Actually, suppressed handguns were in limited use by US forces in Vietnam.

.38 revolvers were relatively popular for use when clearing tunnels and bunker complexes. Most common were S&W Model 10 and Model 12 revolvers (standard issue in Army aviation units at the time), and some were equipped with suppressors that locked onto the barrel by a half-turn engaging the front sight in a recessed cut. Not terribly effective, but the reduction in noise and muzzle blast was noticeable, especially inside an enclosed space. My understanding is that these suppressors were made in US Army maintenance machine shops in Vietnam. S&W manufactured a specialized version of the Model 29 .44 magnum as a "tunnel gun" with very short barrel and cylinder modified to accept a special round loaded with multiple projectiles (these have been discussed on the forum before, and although not suppressed they are an example of specialized equipment for certain situations).
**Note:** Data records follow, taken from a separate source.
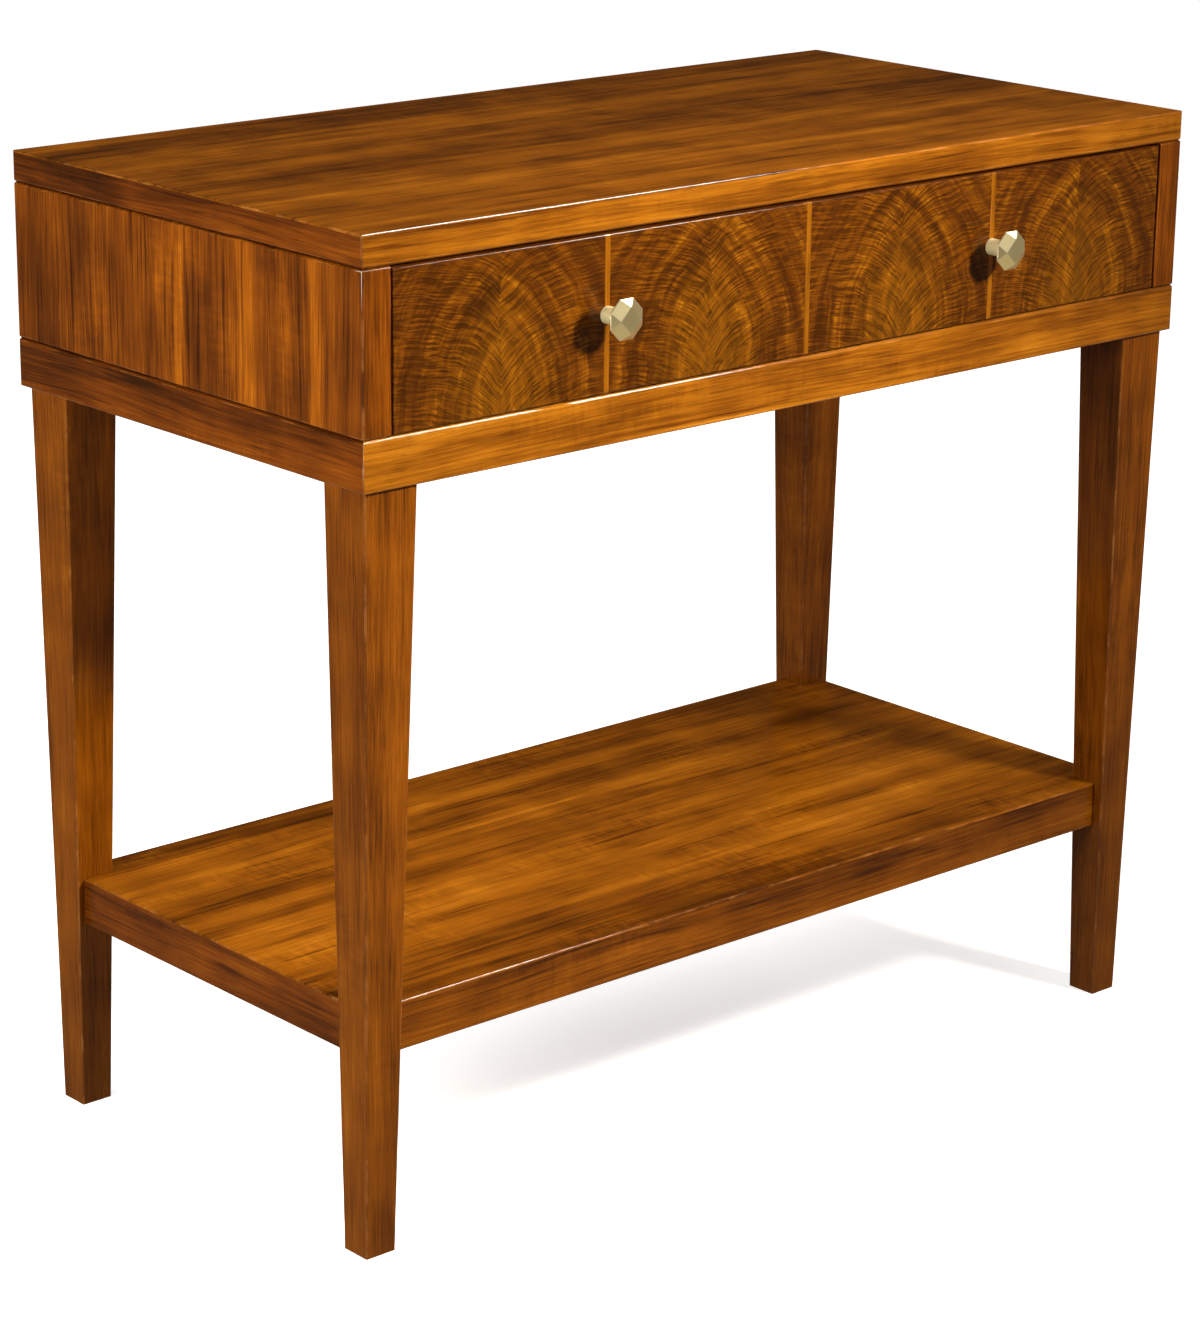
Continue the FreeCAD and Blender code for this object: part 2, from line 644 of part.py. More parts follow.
# ---- writing the parts ----
def build_parts():
    """Every part of the table, by name."""
    parts = {"top_veneer": top_veneer(), "top_core": top_core()}
    for side in SIDES:
        parts["top_lipping_" + side] = top_lipping(side)
        parts["base_rail_" + side] = base_rail(side)
        parts["shelf_lipping_" + side] = shelf_lipping(side)
    for corner in CORNERS:
        parts["leg_" + corner] = leg(corner)
    right_parts = {
        "side_panel": right_side_panel(), "front_stile": right_stile(), "runner": runner(),
        "kicker": kicker(), "drawer_side": drawer_side(), "knob": knob(),
    }
    for name, shape in right_parts.items():
        parts[name + "_right"] = shape
        parts[name + "_left"] = mirrored(shape)
    parts.update({
        "back_panel": back_panel(), "case_bottom": case_bottom(),
        "shelf_veneer": shelf_veneer(), "shelf_core": shelf_core(),
        "drawer_front_core": drawer_front_core(), "drawer_back": drawer_back(),
        "drawer_bottom": drawer_bottom(),
        "inlay_left": inlay(-INLAY_SPACING), "inlay_centre": inlay(0),
        "inlay_right": inlay(INLAY_SPACING),
    })
    half = INLAY_WIDTH / 2
    parts["drawer_veneer_outer_left"] = drawer_veneer(-DRAWER_HALF_WIDTH, -INLAY_SPACING - half)
    parts["drawer_veneer_inner_left"] = drawer_veneer(-INLAY_SPACING + half, -half)
    parts["drawer_veneer_inner_right"] = drawer_veneer(half, INLAY_SPACING - half)
    parts["drawer_veneer_outer_right"] = drawer_veneer(INLAY_SPACING + half, DRAWER_HALF_WIDTH)
    groups = {
        "base_corner_blocks": base_corner_blocks(), "drawer_stops": drawer_stops(),
        "case_dowels": case_dowels(), "shelf_dowels": shelf_dowels(), "leg_screws": leg_screws(),
        "top_screws": top_screws(), "drawer_bottom_screws": drawer_bottom_screws(),
        "knob_screws": knob_screws(),
    }
    for name, solids in groups.items():
        parts[name] = Part.makeCompound(solids)
    return parts


os.makedirs("parts", exist_ok=True)
for part_name, part_shape in build_parts().items():
    part_shape.exportStep("parts/" + part_name + ".step")
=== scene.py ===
import json
import math

import bmesh
import bpy
from mathutils import Euler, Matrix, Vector
from mathutils.bvhtree import BVHTree


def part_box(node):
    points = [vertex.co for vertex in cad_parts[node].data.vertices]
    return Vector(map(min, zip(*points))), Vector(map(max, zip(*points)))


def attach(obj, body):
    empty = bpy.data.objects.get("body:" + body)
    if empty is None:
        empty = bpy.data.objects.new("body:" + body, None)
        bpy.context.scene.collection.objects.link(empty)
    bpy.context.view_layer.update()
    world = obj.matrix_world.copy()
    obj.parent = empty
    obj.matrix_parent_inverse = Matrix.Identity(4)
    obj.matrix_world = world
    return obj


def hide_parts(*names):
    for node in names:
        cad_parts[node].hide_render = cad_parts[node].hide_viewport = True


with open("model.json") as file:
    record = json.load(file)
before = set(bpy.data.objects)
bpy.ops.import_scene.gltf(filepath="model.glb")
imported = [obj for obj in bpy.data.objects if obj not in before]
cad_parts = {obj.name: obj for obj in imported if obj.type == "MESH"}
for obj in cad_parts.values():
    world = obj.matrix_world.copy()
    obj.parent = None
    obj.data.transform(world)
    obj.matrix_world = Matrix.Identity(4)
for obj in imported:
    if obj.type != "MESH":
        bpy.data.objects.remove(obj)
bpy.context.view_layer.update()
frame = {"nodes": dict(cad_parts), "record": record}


NODES = frame["nodes"]
BODIES = frame["record"]["behaviour"]["bodies"]
BODY_OF = {node: body for body, members in BODIES.items() for node in members}

# ---- where things are, from the frame, in metres ----
TOP_LOW, TOP_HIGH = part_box("top_veneer")
SIDE_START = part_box("front_stile_left")[0].y
SIDE_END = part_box("side_panel_left")[1].y
STEM_LENGTH = 0.012
STEM_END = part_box("drawer_veneer_outer_left")[0].y - STEM_LENGTH

# ---- camera: metres, degrees and millimetres ----
CAMERA_PLACE = (-1.926, -2.1265, 1.218)
CAMERA_TURN = (72.508, -0.655, -41.583)
LENS = 103.4
SENSOR = 36.0

# ---- lights: place, point aimed at, size in metres, power in watts, colour, spread in degrees ----
WARM_WHITE = (1.0, 0.96, 0.90)
COOL_WHITE = (0.97, 0.98, 1.0)
WIDE_OPEN = 180.0
LIGHTS = {
    "key": ((0.62, -1.20, 1.22), (-1.00, 0.10, 0.10), (0.20, 0.20), 16.5, WARM_WHITE, 88.0),
    "left": ((-1.80, -0.22, 0.92), (-0.30, 0.00, 0.50), (0.90, 0.50), 34.0, WARM_WHITE, WIDE_OPEN),
    "overhead": ((0.10, -0.10, 2.60), (0.1, -0.1, 0.0), (1.8, 1.2), 19.0, WARM_WHITE, WIDE_OPEN),
    "back": ((-0.60, 1.90, 2.10), (0.0, 0.1, 0.5), (1.6, 1.0), 40.0, COOL_WHITE, WIDE_OPEN),
    "front": ((-0.20, -2.20, 1.90), (-0.20, -0.20, 0.66), (1.40, 0.80), 4.0, WARM_WHITE, WIDE_OPEN),
    "right": ((2.40, -0.20, 1.30), (0.3, 0.0, 0.5), (1.2, 1.0), 13.0, WARM_WHITE, WIDE_OPEN),
    "glint": ((1.62, -0.96, 2.98), (-0.2, -0.19, 0.737), (0.40, 0.80), 80.0, WARM_WHITE, WIDE_OPEN),
}
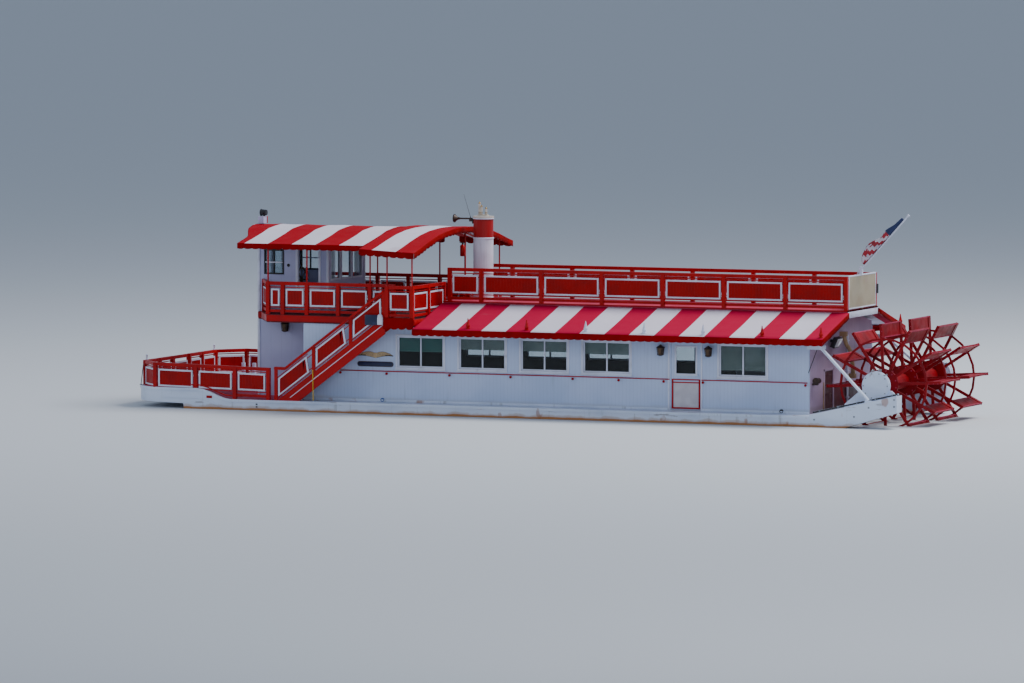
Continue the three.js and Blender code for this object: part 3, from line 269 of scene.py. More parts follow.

Ruger .22 semi-auto pistols with integral suppressors were used by some special operations personnel, usually on raids or prisoner snatch missions. Handy for dispatching guard dogs and human guards at close range. Those pistols were produced on military contract by Sturm Ruger Co.

US Army Special Forces used quite a few FN P35 (Browning Hi Power) 9mm pistols, some modified to accept a Maxim-style suppressor. The early development of heavy (145-147 grain) bullets at subsonic velocities was done in response to SF requests for an effectively suppressed handgun. Primary use was against guards and guard dogs, but I suspect a few assassinations were done as well.

Anyone who has ever had to clear enclosed spaces (huts, buildings, bunkers, tunnels, etc) will agree that any reduction in gunfire noise, muzzle blast, and muzzle flash is of value. Anyone who has ever engaged in close combat will understand that ear plugs are just not a viable option (all of your senses are needed).